The children went on to develop problems noted 4 years after they were first seen in Synapsy as toddlers. These now school-aged children were the subject of research using high-density electroencephalography (EEG) carried out by Virginie Perizzolo at the University of Geneva (read “Breaking the transmission of trauma”). As Schechter briefly explains: “Growing up with unpredictable, at times intrusive, at times emotionally unavailable mothers makes these children much more vigilant about what their mothers do and feel. This means they use more brain energy than the average child when analyzing the emotions given off by a face, especially negative emotions.”

Peripubertal development and stress management

Children of mothers with PTSD are also, as Schechter pointed out earlier, less reactive to stress and have low levels of cortisol when exposed to stress (see boxed text above). “Nevertheless,” continues Schechter, “since these children appear to be more vulnerable to anxiety and stress-related disorders, they tend to be much more stressed in their everyday lives.” Daniel now wants to try to understand how their development evolves during the peri-pubertal period, bearing in mind that puberty is itself especially stressful.

In parallel, Schechter is keen to find out whether an intervention can help these children improve the way they manage their stress. The psychiatry researcher plans to use mindfulness meditation techniques (read the related highlight “Anti-stress meditation”).
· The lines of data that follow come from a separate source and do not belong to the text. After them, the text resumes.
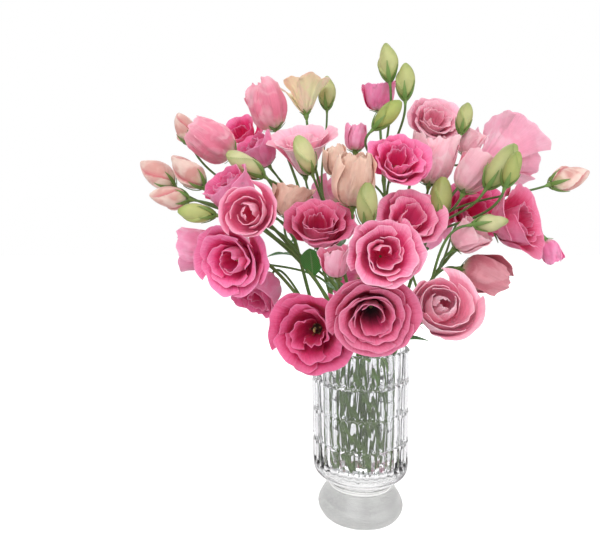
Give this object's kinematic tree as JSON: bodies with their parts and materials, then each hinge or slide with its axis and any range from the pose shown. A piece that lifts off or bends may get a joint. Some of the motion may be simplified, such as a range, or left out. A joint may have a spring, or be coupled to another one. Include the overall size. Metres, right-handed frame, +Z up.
{
  "type": "vase of lisianthus flowers",
  "caption": "Footed pressed-glass vase of water holding branching stems of pink double lisianthus, with open blooms, half-open cups, closed buds and leaves.",
  "frame": {"origin": "centre of the flat underside of the vase's foot", "axes": "+Z up along the vase's axis, -Y towards the front of the bunch, +X to its right"},
  "size_m": [0.451, 0.2319, 0.465],
  "materials": {
    "glass": "clear pressed glass",
    "water": "clear water",
    "greenery": "satin green stems, sepals, buds and leaves",
    "petal_deep": "soft matte petal",
    "petal_rose": "soft matte petal",
    "petal_pale": "soft matte petal",
    "petal_cream": "soft matte petal"
  },
  "bodies": {
    "root": {"bloom_01": "petal_deep", "bloom_02": "petal_deep", "bloom_03": "petal_deep", "bloom_04": "petal_rose", "bloom_05": "petal_rose", "bloom_06": "petal_deep", "bloom_07": "petal_rose", "bloom_08": "petal_deep", "bloom_09": "petal_deep", "bloom_10": "petal_rose", "bloom_11": "petal_deep", "bloom_12": "petal_pale", "bloom_13": "petal_deep", "bloom_14": "petal_rose", "bloom_15": "petal_rose", "bloom_16": "petal_pale", "bloom_17": "petal_deep", "bloom_18": "petal_deep", "bloom_19": "petal_deep", "bloom_20": "petal_rose", "bloom_21": "petal_pale", "bloom_22": "petal_rose", "bloom_23": "petal_deep", "bloom_24": "petal_deep", "bloom_25": "petal_pale", "bloom_26": "petal_pale", "bloom_27": "petal_pale", "bloom_28": "petal_pale", "bloom_29": "petal_cream", "bloom_30": "petal_cream", "bloom_31": "petal_cream", "bloom_32": "petal_cream", "bloom_33": "petal_cream", "bloom_34": "petal_pale", "bloom_35": "petal_rose", "bloom_36": "petal_deep", "bloom_37": "petal_rose", "bloom_38": "petal_pale", "bud_01": "petal_cream", "bud_02": "petal_cream", "bud_03": "petal_cream", "bud_04": "petal_pale", "bud_05": "petal_cream", "stem_01": "greenery", "stem_02": "greenery", "stem_03": "greenery", "stem_04": "greenery", "stem_05": "greenery", "stem_06": "greenery", "stem_07": "greenery", "stem_08": "greenery", "stem_09": "greenery", "stem_10": "greenery", "stem_11": "greenery", "stem_12": "greenery", "stem_13": "greenery", "stem_14": "greenery", "stem_15": "greenery", "vase": "glass", "water": "water"}
  },
  "joints": []
}
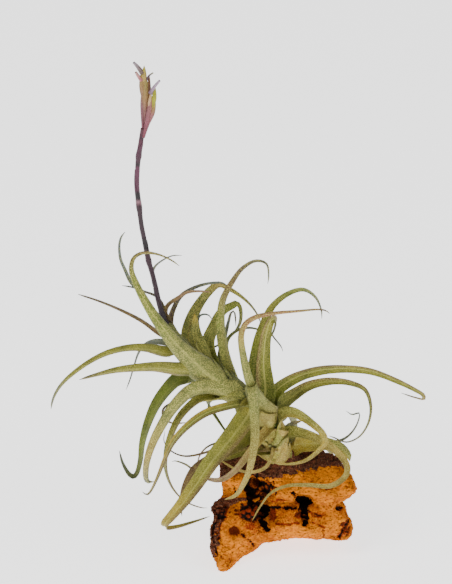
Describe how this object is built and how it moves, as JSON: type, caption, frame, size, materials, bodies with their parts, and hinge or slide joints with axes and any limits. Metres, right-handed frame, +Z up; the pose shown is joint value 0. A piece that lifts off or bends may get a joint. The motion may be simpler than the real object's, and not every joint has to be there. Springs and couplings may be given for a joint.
{
  "type": "air plant on cork bark",
  "caption": "Long-stemmed air plant with arching channelled leaves and a tall flower scape, seated in a chunk of cork bark that stands on its own feet.",
  "frame": {"origin": "on the flat underside of the block's long back foot, below the stem's side of the block", "axes": "+Z up, along the flower scape; +Y to the back of the block, away from the viewer of the picture; +X to the viewer's right"},
  "size_m": [0.1886, 0.1127, 0.2645],
  "materials": {
    "cork": "dry open cork with dark cracks, hollows and a strip of brown bark on top",
    "leaf": "matte grey-green leaf with a fine pale scurf, browner towards the tip",
    "scape": "smooth dark purple-brown stalk with darker joints",
    "bract_tan": "satin tan and yellow-green bracts with a pinkish foot",
    "bract_pink": "satin pinkish-brown bracts with yellow-green tips",
    "petal": "thin dull mauve petal"
  },
  "bodies": {
    "root": {"cork_block": "cork", "leafy_stem": "leaf", "flower_scape": "scape", "spike_tall": "bract_tan", "spike_short": "bract_pink", "flower_top": "petal", "flower_left": "petal", "flower_right": "petal", "flower_side": "petal"}
  },
  "joints": []
}
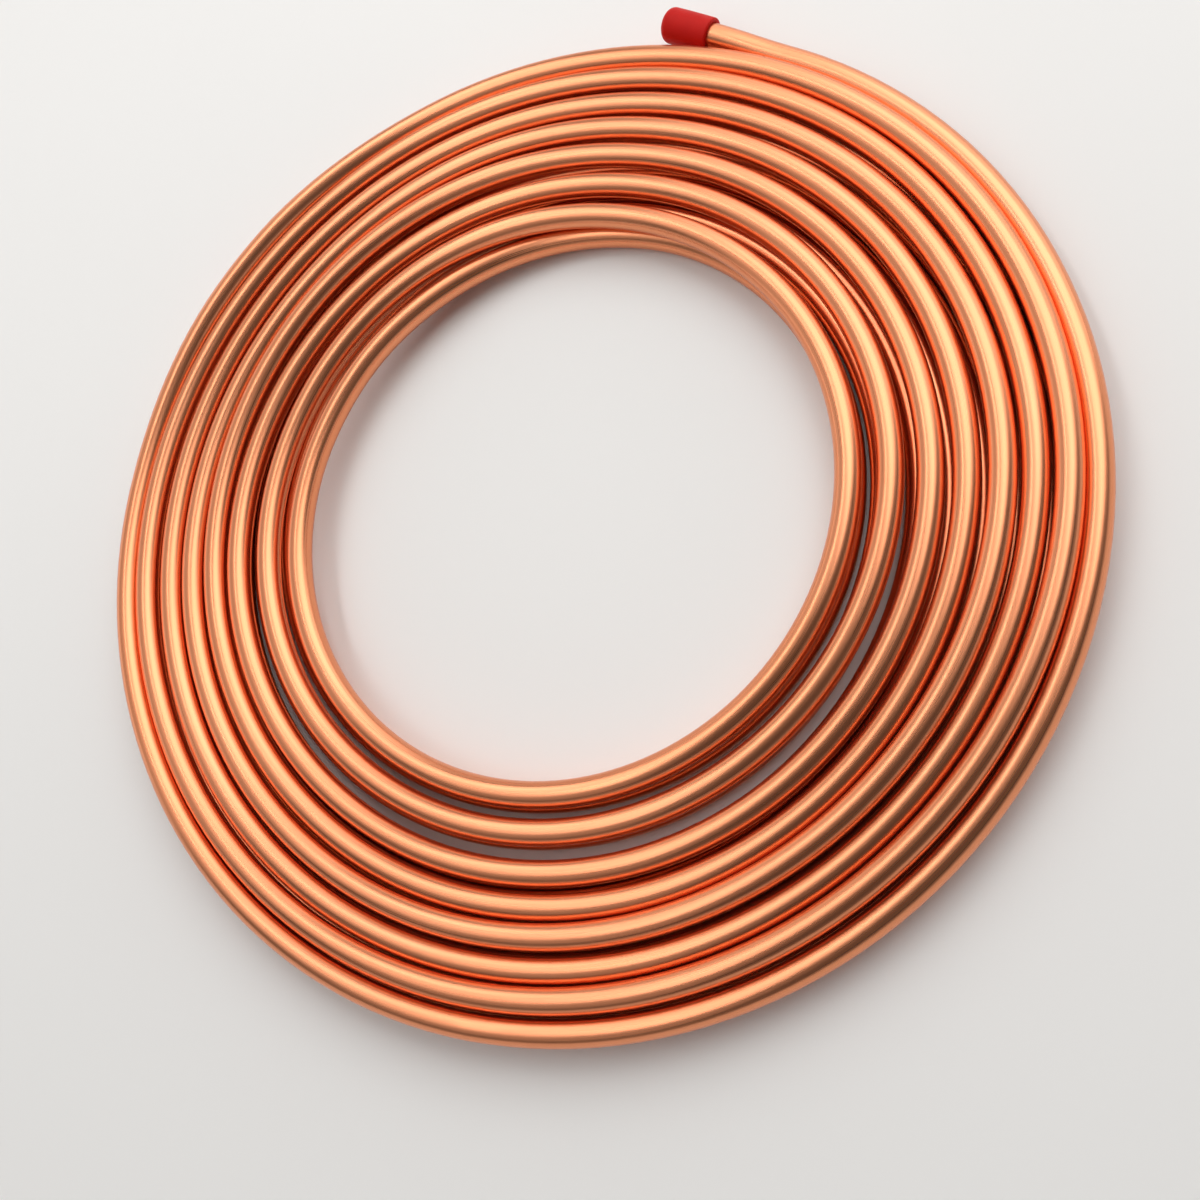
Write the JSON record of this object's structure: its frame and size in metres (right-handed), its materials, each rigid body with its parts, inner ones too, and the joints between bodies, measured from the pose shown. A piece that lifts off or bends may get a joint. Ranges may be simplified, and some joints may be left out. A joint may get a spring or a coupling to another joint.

Camille Piguet’s and Paul Klauser’s “Mindfulteen” cohort has been included in the WP#4 cohort for this purpose. Piguet’s brain imaging expertise means that it will be possible to carry out magnetic resonance imaging (MRI) measurements under stress conditions—something that has not been possible until now due to the young age of the subjects—in order to identify the neural areas involved.

Back to basics

A team of researchers made up of Virginie Perizzolo and Dominik Moser, former doctoral students of Daniel Schechter who have been taken for this project, will also work on the cross-modal analysis of the data from the different techniques collected so far. Finally, concludes Schechter: “We’re going to work on Synapsy’s legacy, launching a new project where the goal will be to observe what happens during the prenatal period through the first year of life.”